His contributions to the solution of societal problems led to an immense number of professional awards.  Among these were the Harrison Prescott Eddy Medal for noteworthy Research (1966) and the Arthur Sidney Bedell Award (1973), both from the Water Pollution Control Federation; the George W. Fuller Award (1974) and the Publication Award (1975), both from the American Water Works Association; and the Eric H. Vick Award (1979) from the Institution of Public Health Engineers (UK).  Engelbrecht was elected to membership in the National Academy of Engineering in 1976, and to Honorary Membership in Abwassertechnische Vereiningung (West Germany) in 1978.  In 1974 he received the Radebaugh Award, and in 1985 the George J. Schroepfer Award from the Central States Water Pollution Control Association.  The Benjamin Garver Lamme Award of the American Society of Engineering Education was bestowed upon him in 1985.
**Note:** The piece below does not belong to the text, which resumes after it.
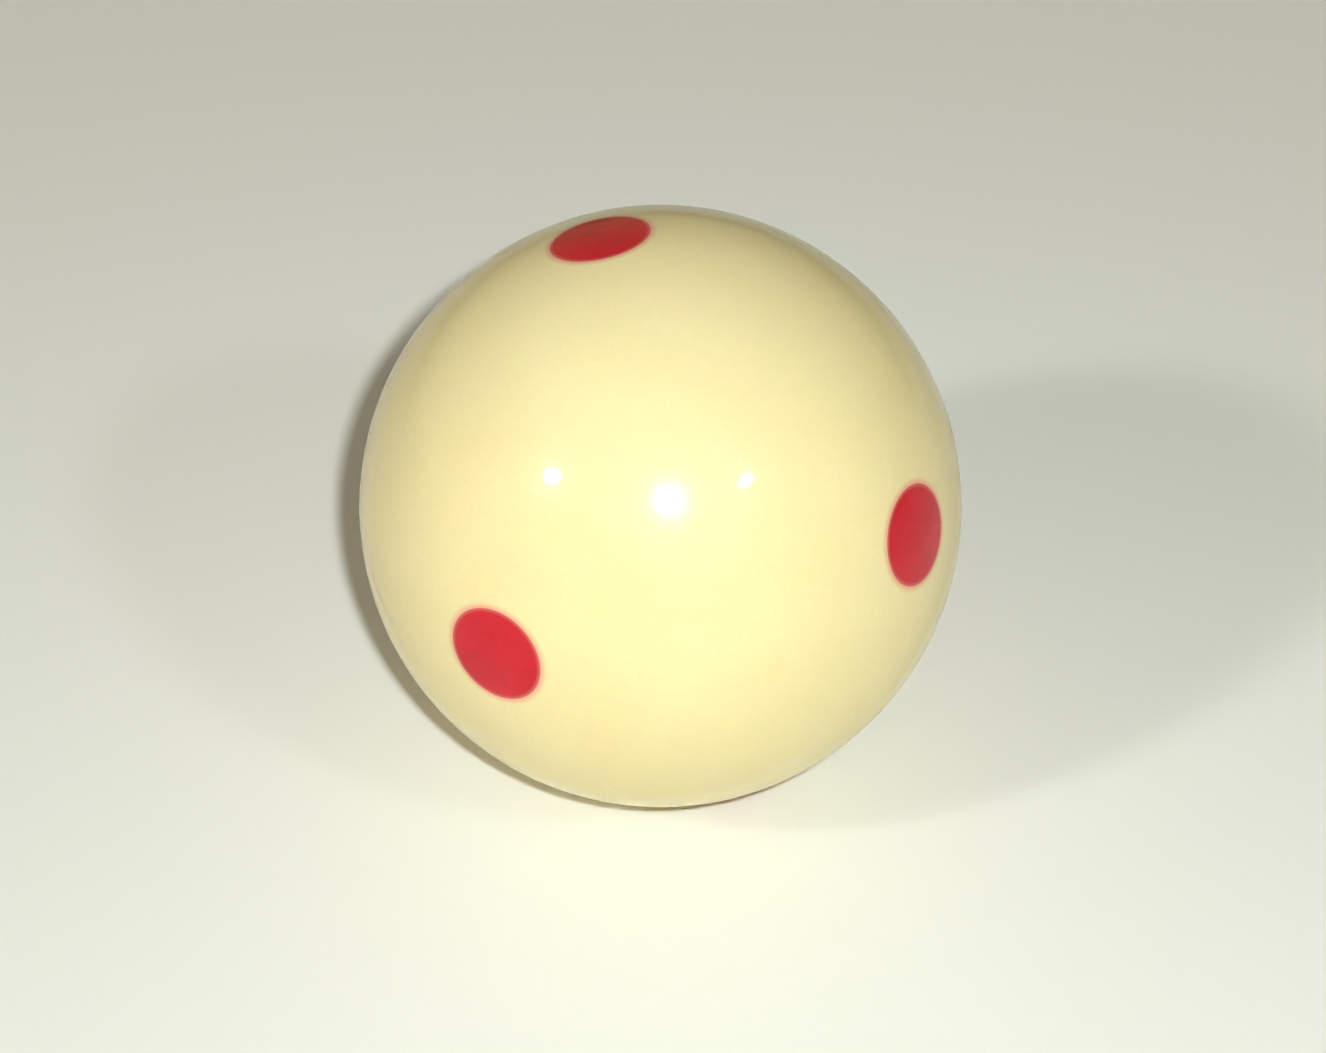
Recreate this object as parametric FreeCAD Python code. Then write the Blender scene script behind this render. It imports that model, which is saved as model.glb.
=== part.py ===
import FreeCAD, Part
import os

# A spotted cue ball for pool: one solid ball of cream resin with six red resin spots let into it.
#
# Lengths are millimetres. The origin is the ball's centre, and +Z is up with the ball lying on a level
# surface. The spots lie in opposite pairs on three axes at right angles to one another. Each spot fills
# a round pocket in the ball, and its outer face is ground and polished flush with the ball's.

BALL_DIAMETER = 57.15  # 2 1/4 in, the size of a pool ball
SPOT_DIAMETER = 9.525  # 3/8 in
SPOT_DEPTH = 5.0  # from the spot's crown to the floor of its pocket
FLOOR_FILLET = 1.0  # radius that the cutter leaves round the pocket's floor
CUTTER_OVERRUN = 2.0  # how far the pocket's cutter reaches out of the ball

# The attitude in which the ball came to rest, in degrees about Z, then Y, then X. At zero the spots'
# axes are the frame's own.
REST_YAW = -30.8
REST_PITCH = -16.1
REST_ROLL = -4.4

BALL_RADIUS = BALL_DIAMETER / 2
SPOT_RADIUS = SPOT_DIAMETER / 2
FLOOR_HEIGHT = BALL_RADIUS - SPOT_DEPTH  # of a pocket's floor, along its axis from the ball's centre

CENTRE = FreeCAD.Vector(0, 0, 0)
UP = FreeCAD.Vector(0, 0, 1)
SPOT_DIRECTIONS = {
    "top": FreeCAD.Vector(0, 0, 1),
    "bottom": FreeCAD.Vector(0, 0, -1),
    "front": FreeCAD.Vector(0, -1, 0),
    "back": FreeCAD.Vector(0, 1, 0),
    "left": FreeCAD.Vector(-1, 0, 0),
    "right": FreeCAD.Vector(1, 0, 0),
}


def is_floor_edge(edge):
    """Whether an edge of an upright cutter is the circle round its floor."""
    box = edge.BoundBox
    return box.ZLength < 1e-6 and abs(box.ZMin - FLOOR_HEIGHT) < 1e-6


def pocket_cutter(direction):
    """The round-cornered cylinder that a pocket's cutter sweeps, along one spot's axis at rest."""
    height = SPOT_DEPTH + CUTTER_OVERRUN
    cutter = Part.makeCylinder(SPOT_RADIUS, height, FreeCAD.Vector(0, 0, FLOOR_HEIGHT))
    cutter = cutter.makeFillet(FLOOR_FILLET, [e for e in cutter.Edges if is_floor_edge(e)])
    at_rest = FreeCAD.Rotation(REST_YAW, REST_PITCH, REST_ROLL)
    turn = at_rest.multiply(FreeCAD.Rotation(UP, direction))
    return cutter.transformed(FreeCAD.Placement(CENTRE, turn).toMatrix())


def spot_inlay(blank, cutter):
    """The resin that fills one pocket, ground flush with the ball."""
    return blank.common(cutter)


def ball_body(blank, cutters):
    """The cream ball with its six pockets."""
    return blank.cut(cutters)


def only_solid(shape):
    """The one solid that a boolean made."""
    if len(shape.Solids) != 1:
        raise ValueError(f"expected 1 solid and found {len(shape.Solids)}")
    return shape.Solids[0]


def build():
    """Every piece of the ball by its name."""
    blank = Part.makeSphere(BALL_RADIUS)
    cutters = {name: pocket_cutter(way) for name, way in SPOT_DIRECTIONS.items()}
    pieces = {"ball_body": ball_body(blank, list(cutters.values()))}
    for name, cutter in cutters.items():
        pieces[f"spot_inlay_{name}"] = spot_inlay(blank, cutter)
    return {name: only_solid(shape) for name, shape in pieces.items()}


os.makedirs("parts", exist_ok=True)
for node, solid in build().items():
    solid.exportStep(f"parts/{node}.step")
    print(f"{node}: {solid.Volume:.2f} mm3, {len(solid.Faces)} faces, valid {solid.isValid()}")
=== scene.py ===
import math

import bmesh
import bpy
from mathutils import Matrix, Vector


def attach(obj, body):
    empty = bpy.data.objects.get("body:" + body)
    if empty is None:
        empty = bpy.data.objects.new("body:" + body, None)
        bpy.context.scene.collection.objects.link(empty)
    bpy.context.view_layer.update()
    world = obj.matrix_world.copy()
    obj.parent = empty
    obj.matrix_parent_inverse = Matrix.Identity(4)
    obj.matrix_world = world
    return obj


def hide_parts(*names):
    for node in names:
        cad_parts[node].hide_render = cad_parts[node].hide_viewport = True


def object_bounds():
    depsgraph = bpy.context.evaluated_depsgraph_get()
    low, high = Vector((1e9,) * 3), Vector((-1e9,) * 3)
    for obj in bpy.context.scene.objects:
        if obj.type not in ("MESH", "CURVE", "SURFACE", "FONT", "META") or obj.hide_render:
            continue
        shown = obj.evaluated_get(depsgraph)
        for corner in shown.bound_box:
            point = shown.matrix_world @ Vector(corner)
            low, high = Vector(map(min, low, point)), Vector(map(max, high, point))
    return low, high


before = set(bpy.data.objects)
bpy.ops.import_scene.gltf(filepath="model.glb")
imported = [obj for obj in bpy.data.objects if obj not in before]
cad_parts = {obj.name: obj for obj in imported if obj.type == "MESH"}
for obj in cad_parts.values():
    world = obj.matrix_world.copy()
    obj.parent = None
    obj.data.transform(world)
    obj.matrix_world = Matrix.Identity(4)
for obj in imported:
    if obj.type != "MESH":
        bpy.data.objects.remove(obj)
cad_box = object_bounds()

# The looks of a spotted cue ball: a cream resin ball with six red resin spots, lying on a pale floor.
#
# Lengths are metres. The origin is the ball's centre and +Z is up. The ball's size, and the way that each
# spot faces, are read from the CAD model. The ball and its spots are built again here as closed meshes with
# the CAD solids' shape, because their materials and their gloss need a finer and more even surface.

SPOTS = ("top", "bottom", "front", "back", "left", "right")
AROUND = 144  # steps round a spot, and so round the whole ball
SKIN_RINGS = 36  # from a spot's edge out to the seam with the next spot's patch
CAP_RINGS = 14  # from a spot's crown to its edge
WALL_RINGS = 4
FILLET_RINGS = 6
FLOOR_RINGS = 5
ONE_MICRON = 1e-6


# ---------------------------------------------------------------------------------------------------------
# Sizes read from the CAD model


def plug_mesh(spot):
    """The mesh of a spot's CAD solid."""
    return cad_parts[f"spot_inlay_{spot}"].data


def facing(spot):
    """The way that a spot faces: its plug's flat floor looks the opposite way, at the ball's centre."""
    floor = min(plug_mesh(spot).polygons, key=lambda face: face.normal.dot(face.center.normalized()))
    return -floor.normal


def off_axis(point, axis):
    """A point's distance from a line through the ball's centre."""
    return (point - axis * point.dot(axis)).length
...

In 1986 he was elected to Honorary Membership in the Water Environment Federation, and was awarded the Gordon Maskew Fair Medal by the same organization in 1987.  He was elected to Honorary Membership in the International Association on Water Pollution Research and Control in 1990.  In 1992 he received a Certificate of Appreciation from the Japan Sewage Works Agency, and because of his long involvement with many environmental projects and his help to Japanese graduate students at the University of Illinois, he received a national decoration from the Emperor of Japan in 1993, namely the Order of the Sacred Treasure, Gold Rays with Neck Ribbon.  The Association of Environmental Engineering Professors honored him in 1993 with its Founders’ Award for sustained and outstanding contributions to environmental engineering education.  A month prior to his death he had been awarded the Warren A. Hall Medal from the Universities Council on Water Resources (UCOWR).

Prof. Engelbrecht  was the author or co-author of more than 122 articles, proceedings papers and chapters in books. Among the many professional organizations in which he was active were the American Association for the Advancement of Science, the American Society for Microbiology, the American Water Works Association (Chairman, Illinois Section, 1970, Life Member), The Water Environment Federation, formerly the Water Pollution Control Federation (President, 1977), and the International Association on Water Quality, formerly the International Association on Water Pollution Research and Control (President 1980-1986). 

Like many other outstanding engineers, Dick was an “early to bed, early to rise” man, accomplishing much of his most creative work in the early morning hours.  Consistent with this mode of operation, he frequently faded in early evening, but at intimate social gatherings quite often humorously wore a large badge which read, “I am awake and having fun.”
 Engelbrecht’s death left a large void in the profession.  He provided strong, well-directed leadership and served as a role model for others, who through similar professional services worked for the betterment of society.  He will long be remembered by his friends and associates worldwide.  He was literally an “institution” nationally as well as internationally, and in the National Research Council he was known as “Mr. Water.”

Professor Engelbrecht died on September 1, 1996 in Urbana, Ill.   He is survived by his wife, Mary, two sons, and five grandchildren.